The vote follows a period of heightened pressure on the minority Labour government to sever the Norwegian sovereign wealth fund’s financial ties to firms linked to the occupied West Bank and the Gaza Strip. Despite these calls, the government has signaled it will maintain its current policy, which selectively targets companies for divestment rather than enforcing a blanket withdrawal.
“We have an established ethical regime for the fund,” said Finance Minister Jens Stoltenberg during a broader parliamentary debate on governance of the oil fund.
“We divest from the companies that contribute to Israel’s breach of international law, but we do not divest from all companies that are present on the ground,” Stoltenberg stressed.
Calls for ethical divestment gain momentum
Ingrid Fiskaa, a member of the opposition Socialist Left Party, criticized the government’s stance. “Without Norwegian oil fund money, it would be more difficult for Israeli authorities to demolish the homes of Palestinian families,” she stated during the session.

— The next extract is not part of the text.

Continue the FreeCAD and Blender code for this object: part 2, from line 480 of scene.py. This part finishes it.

International voices have also urged stronger action. UN Special Rapporteur on Human Rights in the Palestinian Territories, Francesca Albanese, addressed a letter to Stoltenberg on May 20, warning that “Israeli corporations are structurally entangled in the machinery of the occupation both in the West Bank, including east Jerusalem, and the Gaza Strip, and the violence that sustains it.” She called on Norway to divest from all companies that are directly or indirectly supporting the Israeli occupation.
Albanese emphasized that several international firms benefiting from oil fund investments are “critical components of the infrastructure sustaining the economy of the occupation,” reinforcing the argument that continued investments contradict Norway’s ethical investment guidelines.

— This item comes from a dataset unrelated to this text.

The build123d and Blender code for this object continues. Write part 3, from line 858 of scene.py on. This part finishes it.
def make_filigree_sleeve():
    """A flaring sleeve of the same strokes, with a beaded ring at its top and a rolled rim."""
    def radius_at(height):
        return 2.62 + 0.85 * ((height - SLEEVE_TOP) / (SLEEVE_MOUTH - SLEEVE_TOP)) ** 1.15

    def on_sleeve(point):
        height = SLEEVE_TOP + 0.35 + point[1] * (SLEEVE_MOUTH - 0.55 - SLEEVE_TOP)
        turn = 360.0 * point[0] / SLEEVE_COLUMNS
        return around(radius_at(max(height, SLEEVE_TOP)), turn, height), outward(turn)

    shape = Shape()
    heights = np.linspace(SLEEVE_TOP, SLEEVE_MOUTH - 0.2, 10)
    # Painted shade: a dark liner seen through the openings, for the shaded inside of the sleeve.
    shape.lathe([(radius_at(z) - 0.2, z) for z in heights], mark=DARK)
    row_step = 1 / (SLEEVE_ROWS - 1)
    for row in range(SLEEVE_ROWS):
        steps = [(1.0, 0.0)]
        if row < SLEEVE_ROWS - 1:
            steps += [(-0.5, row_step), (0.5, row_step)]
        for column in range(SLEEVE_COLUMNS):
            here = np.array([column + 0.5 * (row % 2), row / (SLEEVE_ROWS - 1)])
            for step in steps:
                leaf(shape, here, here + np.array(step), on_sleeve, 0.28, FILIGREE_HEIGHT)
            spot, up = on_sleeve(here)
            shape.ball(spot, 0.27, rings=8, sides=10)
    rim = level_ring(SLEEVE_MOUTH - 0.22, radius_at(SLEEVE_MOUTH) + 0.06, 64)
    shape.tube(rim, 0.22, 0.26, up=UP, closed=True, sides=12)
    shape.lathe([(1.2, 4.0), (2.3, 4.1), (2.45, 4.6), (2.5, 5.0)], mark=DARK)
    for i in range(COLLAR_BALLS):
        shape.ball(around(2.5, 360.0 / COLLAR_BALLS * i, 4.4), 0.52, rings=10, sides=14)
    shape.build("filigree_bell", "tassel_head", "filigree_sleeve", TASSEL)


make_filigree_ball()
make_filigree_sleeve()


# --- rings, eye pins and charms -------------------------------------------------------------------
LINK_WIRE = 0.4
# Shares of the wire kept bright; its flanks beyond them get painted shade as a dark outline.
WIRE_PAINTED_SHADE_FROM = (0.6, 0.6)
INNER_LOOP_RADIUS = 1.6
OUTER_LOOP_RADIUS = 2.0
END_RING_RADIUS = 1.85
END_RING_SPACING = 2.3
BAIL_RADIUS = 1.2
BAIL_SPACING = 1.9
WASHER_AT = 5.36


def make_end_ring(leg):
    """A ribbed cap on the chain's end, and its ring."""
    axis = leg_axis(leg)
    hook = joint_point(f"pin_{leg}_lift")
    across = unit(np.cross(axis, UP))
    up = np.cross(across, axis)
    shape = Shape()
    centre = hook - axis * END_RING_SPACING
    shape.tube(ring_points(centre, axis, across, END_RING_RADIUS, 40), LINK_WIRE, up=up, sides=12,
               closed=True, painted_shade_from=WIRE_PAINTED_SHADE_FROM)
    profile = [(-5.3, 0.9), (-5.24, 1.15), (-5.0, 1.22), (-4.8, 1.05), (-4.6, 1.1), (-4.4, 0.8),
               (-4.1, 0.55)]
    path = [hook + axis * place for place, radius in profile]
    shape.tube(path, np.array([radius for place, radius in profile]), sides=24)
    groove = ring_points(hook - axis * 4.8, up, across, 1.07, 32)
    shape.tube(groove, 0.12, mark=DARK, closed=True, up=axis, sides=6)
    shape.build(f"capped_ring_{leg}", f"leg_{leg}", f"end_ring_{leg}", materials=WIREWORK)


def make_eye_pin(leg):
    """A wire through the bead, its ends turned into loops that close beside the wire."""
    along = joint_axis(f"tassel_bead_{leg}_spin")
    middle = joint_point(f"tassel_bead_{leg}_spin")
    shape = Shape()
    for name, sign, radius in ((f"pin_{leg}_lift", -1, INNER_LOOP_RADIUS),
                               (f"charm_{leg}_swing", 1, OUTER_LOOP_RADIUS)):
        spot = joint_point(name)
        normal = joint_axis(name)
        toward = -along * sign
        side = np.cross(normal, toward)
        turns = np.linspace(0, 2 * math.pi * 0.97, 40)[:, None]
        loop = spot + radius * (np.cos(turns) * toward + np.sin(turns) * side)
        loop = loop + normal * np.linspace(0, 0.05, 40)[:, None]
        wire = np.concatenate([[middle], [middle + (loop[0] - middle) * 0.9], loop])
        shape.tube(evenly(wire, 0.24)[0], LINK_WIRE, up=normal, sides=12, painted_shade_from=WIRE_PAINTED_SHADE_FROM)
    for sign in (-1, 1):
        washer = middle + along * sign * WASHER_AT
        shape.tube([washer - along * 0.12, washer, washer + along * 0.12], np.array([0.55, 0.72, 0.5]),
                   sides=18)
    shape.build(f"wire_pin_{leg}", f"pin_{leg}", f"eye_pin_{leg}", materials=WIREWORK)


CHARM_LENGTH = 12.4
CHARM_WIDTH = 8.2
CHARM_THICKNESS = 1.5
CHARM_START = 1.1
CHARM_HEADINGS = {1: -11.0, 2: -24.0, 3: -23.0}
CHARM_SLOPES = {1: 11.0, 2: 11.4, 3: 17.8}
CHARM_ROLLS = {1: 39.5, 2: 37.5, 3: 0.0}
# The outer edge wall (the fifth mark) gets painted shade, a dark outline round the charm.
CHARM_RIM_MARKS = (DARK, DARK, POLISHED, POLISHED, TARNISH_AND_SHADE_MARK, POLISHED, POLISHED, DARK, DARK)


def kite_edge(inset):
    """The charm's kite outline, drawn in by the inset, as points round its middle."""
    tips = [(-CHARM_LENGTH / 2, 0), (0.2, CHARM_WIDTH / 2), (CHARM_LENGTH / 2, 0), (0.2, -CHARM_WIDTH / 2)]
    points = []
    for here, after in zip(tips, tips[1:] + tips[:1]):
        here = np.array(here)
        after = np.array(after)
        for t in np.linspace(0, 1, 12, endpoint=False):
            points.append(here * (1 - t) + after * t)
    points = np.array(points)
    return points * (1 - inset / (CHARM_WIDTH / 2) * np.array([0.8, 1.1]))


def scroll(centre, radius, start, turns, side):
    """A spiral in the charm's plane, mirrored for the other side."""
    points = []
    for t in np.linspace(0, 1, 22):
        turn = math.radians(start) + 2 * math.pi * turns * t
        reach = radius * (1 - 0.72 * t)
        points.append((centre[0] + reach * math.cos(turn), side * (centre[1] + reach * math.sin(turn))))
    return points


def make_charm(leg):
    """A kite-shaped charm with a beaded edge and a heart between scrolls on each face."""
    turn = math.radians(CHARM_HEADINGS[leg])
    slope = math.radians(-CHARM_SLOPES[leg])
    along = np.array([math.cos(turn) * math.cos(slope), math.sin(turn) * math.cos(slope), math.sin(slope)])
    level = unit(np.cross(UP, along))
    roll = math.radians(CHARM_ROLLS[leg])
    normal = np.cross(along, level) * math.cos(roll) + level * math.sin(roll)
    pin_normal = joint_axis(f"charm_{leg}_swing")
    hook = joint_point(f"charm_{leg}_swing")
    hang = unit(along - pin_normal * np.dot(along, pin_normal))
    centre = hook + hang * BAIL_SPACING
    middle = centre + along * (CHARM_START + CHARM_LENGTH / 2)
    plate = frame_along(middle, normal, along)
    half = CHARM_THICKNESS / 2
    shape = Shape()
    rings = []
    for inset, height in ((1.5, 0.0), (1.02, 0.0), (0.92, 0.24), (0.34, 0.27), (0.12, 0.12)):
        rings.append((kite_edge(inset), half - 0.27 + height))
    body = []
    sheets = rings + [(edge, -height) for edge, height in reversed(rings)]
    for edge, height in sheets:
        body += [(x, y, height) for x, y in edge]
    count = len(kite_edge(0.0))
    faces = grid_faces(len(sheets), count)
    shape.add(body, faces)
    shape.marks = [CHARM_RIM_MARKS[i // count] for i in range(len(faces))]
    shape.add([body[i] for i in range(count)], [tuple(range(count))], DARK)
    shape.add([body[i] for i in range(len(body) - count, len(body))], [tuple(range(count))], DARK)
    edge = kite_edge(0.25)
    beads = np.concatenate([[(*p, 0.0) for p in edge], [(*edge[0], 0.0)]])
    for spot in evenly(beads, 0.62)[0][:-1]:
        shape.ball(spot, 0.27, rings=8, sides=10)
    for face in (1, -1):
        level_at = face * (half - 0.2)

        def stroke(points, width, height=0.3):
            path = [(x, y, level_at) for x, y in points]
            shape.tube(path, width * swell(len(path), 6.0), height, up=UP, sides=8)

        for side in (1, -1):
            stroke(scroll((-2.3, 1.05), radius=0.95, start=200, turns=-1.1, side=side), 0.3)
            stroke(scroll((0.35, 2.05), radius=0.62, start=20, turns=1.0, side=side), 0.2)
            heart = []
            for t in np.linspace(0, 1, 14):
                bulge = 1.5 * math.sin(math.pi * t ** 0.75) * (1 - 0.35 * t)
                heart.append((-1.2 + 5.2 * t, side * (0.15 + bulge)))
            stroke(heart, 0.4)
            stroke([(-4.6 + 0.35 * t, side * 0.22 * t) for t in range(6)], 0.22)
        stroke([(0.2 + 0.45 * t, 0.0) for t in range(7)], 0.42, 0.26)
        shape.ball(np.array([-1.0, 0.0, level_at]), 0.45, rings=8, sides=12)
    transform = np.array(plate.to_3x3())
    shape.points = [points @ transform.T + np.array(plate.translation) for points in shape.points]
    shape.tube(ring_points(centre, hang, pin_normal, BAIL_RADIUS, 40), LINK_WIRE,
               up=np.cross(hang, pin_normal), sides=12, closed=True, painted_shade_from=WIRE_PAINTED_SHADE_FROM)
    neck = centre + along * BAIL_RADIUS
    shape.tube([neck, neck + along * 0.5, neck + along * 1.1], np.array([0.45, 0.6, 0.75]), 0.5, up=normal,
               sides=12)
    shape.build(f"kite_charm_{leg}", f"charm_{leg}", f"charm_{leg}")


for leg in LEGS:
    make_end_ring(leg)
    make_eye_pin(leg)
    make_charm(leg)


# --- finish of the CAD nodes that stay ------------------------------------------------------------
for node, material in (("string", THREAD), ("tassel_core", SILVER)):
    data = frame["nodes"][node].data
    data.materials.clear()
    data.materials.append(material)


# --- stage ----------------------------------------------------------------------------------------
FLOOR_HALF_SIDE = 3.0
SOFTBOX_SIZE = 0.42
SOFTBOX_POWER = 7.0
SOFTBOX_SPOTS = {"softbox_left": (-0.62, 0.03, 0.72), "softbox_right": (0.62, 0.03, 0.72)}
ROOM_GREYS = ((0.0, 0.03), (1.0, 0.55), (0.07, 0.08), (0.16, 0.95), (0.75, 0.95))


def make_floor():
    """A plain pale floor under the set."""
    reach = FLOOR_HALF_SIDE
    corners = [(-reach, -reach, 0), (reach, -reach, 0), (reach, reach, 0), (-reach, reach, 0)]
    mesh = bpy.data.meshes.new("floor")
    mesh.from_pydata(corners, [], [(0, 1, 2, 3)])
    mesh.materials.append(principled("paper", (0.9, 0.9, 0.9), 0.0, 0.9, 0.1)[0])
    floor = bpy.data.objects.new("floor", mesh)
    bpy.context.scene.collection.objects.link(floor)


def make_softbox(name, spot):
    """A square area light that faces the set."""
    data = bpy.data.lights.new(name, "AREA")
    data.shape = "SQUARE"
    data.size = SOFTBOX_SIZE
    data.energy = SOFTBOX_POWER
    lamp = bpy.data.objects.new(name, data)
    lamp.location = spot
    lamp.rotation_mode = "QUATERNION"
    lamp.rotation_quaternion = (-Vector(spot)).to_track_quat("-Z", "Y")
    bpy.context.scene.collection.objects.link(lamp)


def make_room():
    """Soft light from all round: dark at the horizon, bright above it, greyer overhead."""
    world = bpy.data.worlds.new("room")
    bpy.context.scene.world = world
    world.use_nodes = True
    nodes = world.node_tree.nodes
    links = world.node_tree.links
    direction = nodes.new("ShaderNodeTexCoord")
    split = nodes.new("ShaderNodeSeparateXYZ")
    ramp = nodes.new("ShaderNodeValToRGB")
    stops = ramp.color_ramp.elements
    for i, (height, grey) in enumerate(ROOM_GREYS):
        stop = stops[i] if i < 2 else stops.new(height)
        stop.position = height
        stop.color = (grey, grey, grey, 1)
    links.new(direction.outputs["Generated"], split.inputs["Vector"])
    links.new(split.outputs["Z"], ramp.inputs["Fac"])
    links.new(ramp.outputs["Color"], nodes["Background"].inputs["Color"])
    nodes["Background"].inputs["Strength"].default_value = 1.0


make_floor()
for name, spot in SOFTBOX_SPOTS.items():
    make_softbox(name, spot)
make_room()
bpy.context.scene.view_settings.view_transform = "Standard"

Government cites compliance with international law
In response to these appeals, Stoltenberg asserted that the fund operates within the boundaries of both domestic oversight and international law. “We are confident that the investments do not violate Norway’s obligations under international law,” he said, reiterating that the fund adheres to ethical investment guidelines approved by parliament and enforced by an independent ethics council.

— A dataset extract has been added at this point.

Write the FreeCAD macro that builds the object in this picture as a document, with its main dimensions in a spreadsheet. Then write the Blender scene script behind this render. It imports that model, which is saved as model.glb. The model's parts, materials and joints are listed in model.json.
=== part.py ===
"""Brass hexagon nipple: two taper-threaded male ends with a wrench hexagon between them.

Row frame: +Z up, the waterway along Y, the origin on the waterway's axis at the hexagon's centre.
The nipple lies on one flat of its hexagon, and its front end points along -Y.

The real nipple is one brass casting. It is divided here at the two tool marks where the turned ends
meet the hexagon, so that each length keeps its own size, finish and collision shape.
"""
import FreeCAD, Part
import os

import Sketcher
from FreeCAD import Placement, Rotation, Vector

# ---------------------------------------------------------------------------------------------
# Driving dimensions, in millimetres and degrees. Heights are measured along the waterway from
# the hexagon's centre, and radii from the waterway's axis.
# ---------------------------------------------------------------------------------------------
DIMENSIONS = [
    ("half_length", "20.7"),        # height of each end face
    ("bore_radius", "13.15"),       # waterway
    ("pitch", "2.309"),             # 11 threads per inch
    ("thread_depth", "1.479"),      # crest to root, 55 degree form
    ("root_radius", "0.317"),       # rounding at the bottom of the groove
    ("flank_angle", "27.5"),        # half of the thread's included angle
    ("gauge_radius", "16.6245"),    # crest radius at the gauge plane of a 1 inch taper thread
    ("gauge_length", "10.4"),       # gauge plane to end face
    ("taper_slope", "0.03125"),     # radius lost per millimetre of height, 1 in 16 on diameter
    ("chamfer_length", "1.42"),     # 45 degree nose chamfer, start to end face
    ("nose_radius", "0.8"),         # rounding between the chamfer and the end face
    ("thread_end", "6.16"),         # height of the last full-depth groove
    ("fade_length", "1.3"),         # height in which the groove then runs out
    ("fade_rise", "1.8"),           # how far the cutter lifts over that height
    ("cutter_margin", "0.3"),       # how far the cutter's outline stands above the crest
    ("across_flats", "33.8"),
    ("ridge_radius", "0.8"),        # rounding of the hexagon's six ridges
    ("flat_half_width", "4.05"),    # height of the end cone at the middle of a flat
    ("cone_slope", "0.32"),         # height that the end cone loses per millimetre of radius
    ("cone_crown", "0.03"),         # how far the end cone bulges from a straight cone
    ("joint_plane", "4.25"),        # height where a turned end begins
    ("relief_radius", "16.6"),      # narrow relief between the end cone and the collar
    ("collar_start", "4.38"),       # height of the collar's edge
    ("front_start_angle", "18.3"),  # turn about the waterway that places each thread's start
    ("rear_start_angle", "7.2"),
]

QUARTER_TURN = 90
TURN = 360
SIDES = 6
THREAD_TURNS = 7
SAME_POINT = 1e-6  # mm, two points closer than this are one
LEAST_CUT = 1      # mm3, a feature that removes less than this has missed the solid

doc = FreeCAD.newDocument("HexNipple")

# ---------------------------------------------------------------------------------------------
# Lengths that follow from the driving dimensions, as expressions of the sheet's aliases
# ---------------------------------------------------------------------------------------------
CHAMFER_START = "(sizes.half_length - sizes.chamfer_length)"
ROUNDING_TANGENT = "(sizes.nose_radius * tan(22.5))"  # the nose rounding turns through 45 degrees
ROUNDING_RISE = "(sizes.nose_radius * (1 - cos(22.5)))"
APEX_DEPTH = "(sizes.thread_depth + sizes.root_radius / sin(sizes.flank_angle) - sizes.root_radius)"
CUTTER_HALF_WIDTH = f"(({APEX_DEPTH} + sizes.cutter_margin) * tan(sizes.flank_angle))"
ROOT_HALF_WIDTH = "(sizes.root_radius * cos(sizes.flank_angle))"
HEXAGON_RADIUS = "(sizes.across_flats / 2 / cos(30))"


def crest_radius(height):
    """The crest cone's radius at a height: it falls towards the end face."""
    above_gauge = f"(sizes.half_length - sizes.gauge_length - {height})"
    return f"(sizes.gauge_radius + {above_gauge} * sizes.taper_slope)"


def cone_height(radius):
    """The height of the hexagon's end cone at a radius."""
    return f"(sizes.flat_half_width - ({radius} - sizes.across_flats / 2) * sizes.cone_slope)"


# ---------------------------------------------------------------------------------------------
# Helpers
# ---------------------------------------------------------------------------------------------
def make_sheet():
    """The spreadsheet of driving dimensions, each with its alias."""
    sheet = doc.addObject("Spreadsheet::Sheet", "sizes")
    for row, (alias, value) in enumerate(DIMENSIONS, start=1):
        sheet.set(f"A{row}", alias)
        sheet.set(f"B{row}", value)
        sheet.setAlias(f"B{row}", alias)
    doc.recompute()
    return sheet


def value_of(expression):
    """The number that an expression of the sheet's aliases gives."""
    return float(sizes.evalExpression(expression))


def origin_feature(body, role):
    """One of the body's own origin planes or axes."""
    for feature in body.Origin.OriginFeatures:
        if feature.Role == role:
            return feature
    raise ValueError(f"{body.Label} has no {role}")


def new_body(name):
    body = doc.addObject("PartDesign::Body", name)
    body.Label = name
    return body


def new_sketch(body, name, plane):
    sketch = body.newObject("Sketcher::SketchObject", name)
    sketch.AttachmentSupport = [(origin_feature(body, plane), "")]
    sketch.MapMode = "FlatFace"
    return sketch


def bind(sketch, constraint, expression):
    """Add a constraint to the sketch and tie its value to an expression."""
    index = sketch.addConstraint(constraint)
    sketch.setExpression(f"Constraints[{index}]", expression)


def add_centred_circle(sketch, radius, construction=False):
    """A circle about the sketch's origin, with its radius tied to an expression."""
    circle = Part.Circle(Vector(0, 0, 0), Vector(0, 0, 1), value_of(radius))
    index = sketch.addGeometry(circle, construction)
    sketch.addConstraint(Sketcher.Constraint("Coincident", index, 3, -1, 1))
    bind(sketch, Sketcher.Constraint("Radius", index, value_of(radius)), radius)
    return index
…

The government has maintained that a blanket divestment from all companies in the occupied Palestinian territories would be both impractical and inconsistent with the fund’s current mandate.
Over the past year, the ethics council has recommended the exclusion of several Israeli firms, including the fuel retailer Paz and telecom operator Bezeq, due to their activities in the occupied territories. Additional companies are currently under review as part of the council’s ongoing oversight of firms potentially in breach of Norway’s ethical investment standards.
Despite these targeted actions, it remains unlikely that the parliament will support a broader withdrawal from all entities operating in the occupied territories. Analysts expect the majority to reject the full divestment proposal when the vote takes place at 3 pm local time (1300 GMT).